All lines in the data bearing the string "code" should be identified and copied.

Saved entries
##############################
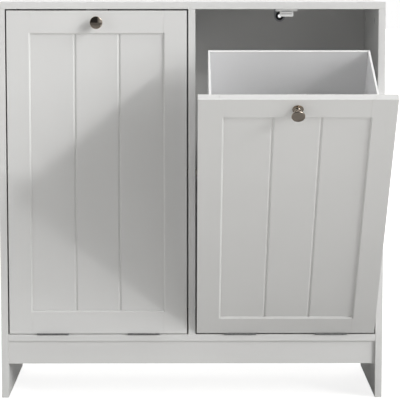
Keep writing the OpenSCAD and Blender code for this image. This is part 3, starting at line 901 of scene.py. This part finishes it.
@cache
def fastener_tree() -> Tree:
    """Geometry nodes that set one screw, nail or rivet on each point, along the point's lead.

    Returns:
        The node tree.
    """
    wiring, given, end = new_group(
        "Driven fasteners", "GeometryNodeTree",
        dict(Geometry=GEOMETRY, Head_Radius=FLOAT, Head_Foot=FLOAT, Head_Height=FLOAT, Shank_Radius=FLOAT,
             Length=FLOAT, Recess_Length=FLOAT, Recess_Width=FLOAT, Recess_Depth=FLOAT, Recessed=CHOICE,
             Turn_Seed=WHOLE, Material=MATERIAL),
        dict(Geometry=GEOMETRY))
    head_sides, shank_sides = 24, 16
    exact = {"solver": "EXACT"}

    def lowered(shape: Node, depth: Socket) -> Node:
        """Moves a shape down from its middle."""
        return wiring.add("GeometryNodeTransform", Geometry=shape,
                          Translation=wiring.point(Z=wiring.times(depth, -1.0)))

    cone = wiring.add("GeometryNodeMeshCone", Vertices=head_sides, Radius_Top=given["Head Radius"],
                      Radius_Bottom=given["Head Foot"], Depth=given["Head Height"])
    overlap = wiring.times(given["Head Height"], 0.5)
    shank_length = wiring.maths("SUBTRACT", given["Length"], overlap)
    centre = wiring.maths("ADD", overlap, wiring.times(shank_length, 0.5))
    rod = wiring.add("GeometryNodeMeshCylinder", Vertices=shank_sides, Radius=given["Shank Radius"],
                     Depth=shank_length)
    solid = wiring.add("GeometryNodeMeshBoolean", {"operation": "UNION"} | exact,
                       Mesh_2=lowered(cone, given["Head Height"]))
    wiring.feed(solid, Mesh_2=lowered(rod, centre))
    cut = wiring.add("GeometryNodeMeshBoolean", {"operation": "DIFFERENCE"} | exact, Mesh_1=solid)
    twice_deep = wiring.times(given["Recess Depth"], 2.0)
    for along, across in (("X", "Y"), ("Y", "X")):
        size = {along: given["Recess Length"], across: given["Recess Width"], "Z": twice_deep}
        wiring.feed(cut, Mesh_2=wiring.add("GeometryNodeMeshCube", Size=wiring.point(**size)))
    chosen = wiring.add("GeometryNodeSwitch", {"input_type": "GEOMETRY"},
                        **{"Switch": given["Recessed"], "False": solid, "True": cut})
    lead = wiring.add("GeometryNodeInputNamedAttribute", {"data_type": "FLOAT_VECTOR"}, Name=LEAD_LAYER)
    aimed = wiring.add("FunctionNodeAlignRotationToVector", {"axis": "Z"}, Vector=lead.outputs["Attribute"])
    angle = wiring.add("FunctionNodeRandomValue", {"data_type": "FLOAT"}, Seed=given["Turn Seed"])
    wiring.join_in_turn((0.0, math.pi), of_type(angle.inputs, "VALUE"))
    spin = wiring.add("FunctionNodeAxisAngleToRotation", Axis=(0.0, 0.0, 1.0),
                      Angle=of_type(angle.outputs, "VALUE")[0])
    turned = wiring.add("FunctionNodeRotateRotation", {"rotation_space": "LOCAL"}, Rotation=aimed,
                        Rotate_By=spin)
    placed = wiring.add("GeometryNodeInstanceOnPoints", Points=given["Geometry"], Instance=chosen,
                        Rotation=turned)
    wiring.feed(end, Geometry=wiring.dressed(placed, given["Material"]))
    return wiring.tree


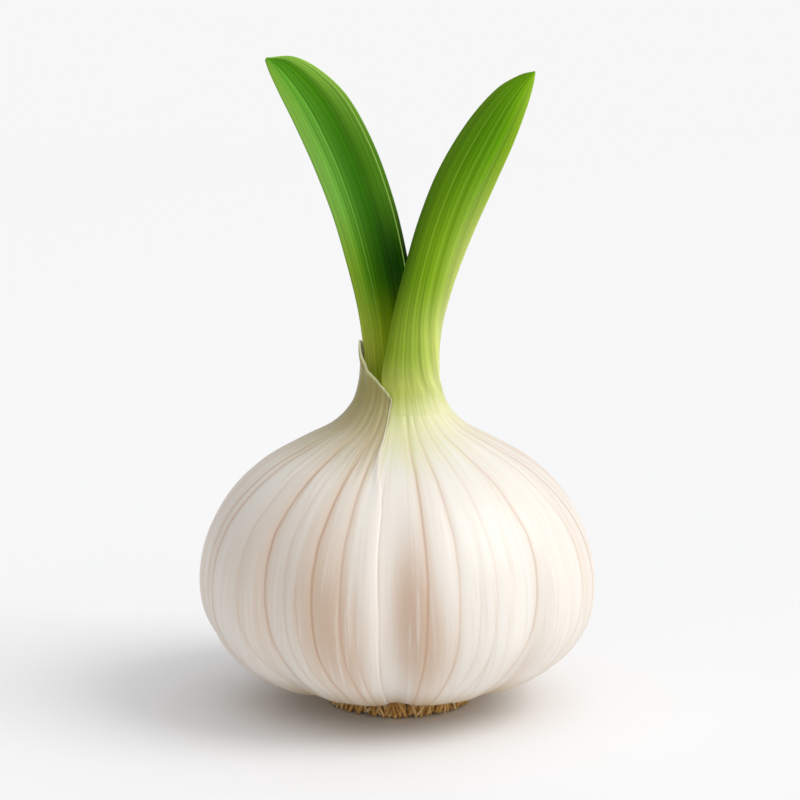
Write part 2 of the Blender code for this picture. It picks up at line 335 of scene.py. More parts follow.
##############################
OUTPUT BELOW:
Keep writing the OpenSCAD and Blender code for this image. This is part 3, starting at line 901 of scene.py. This part finishes it.
Write part 2 of the Blender code for this picture. It picks up at line 335 of scene.py. More parts follow.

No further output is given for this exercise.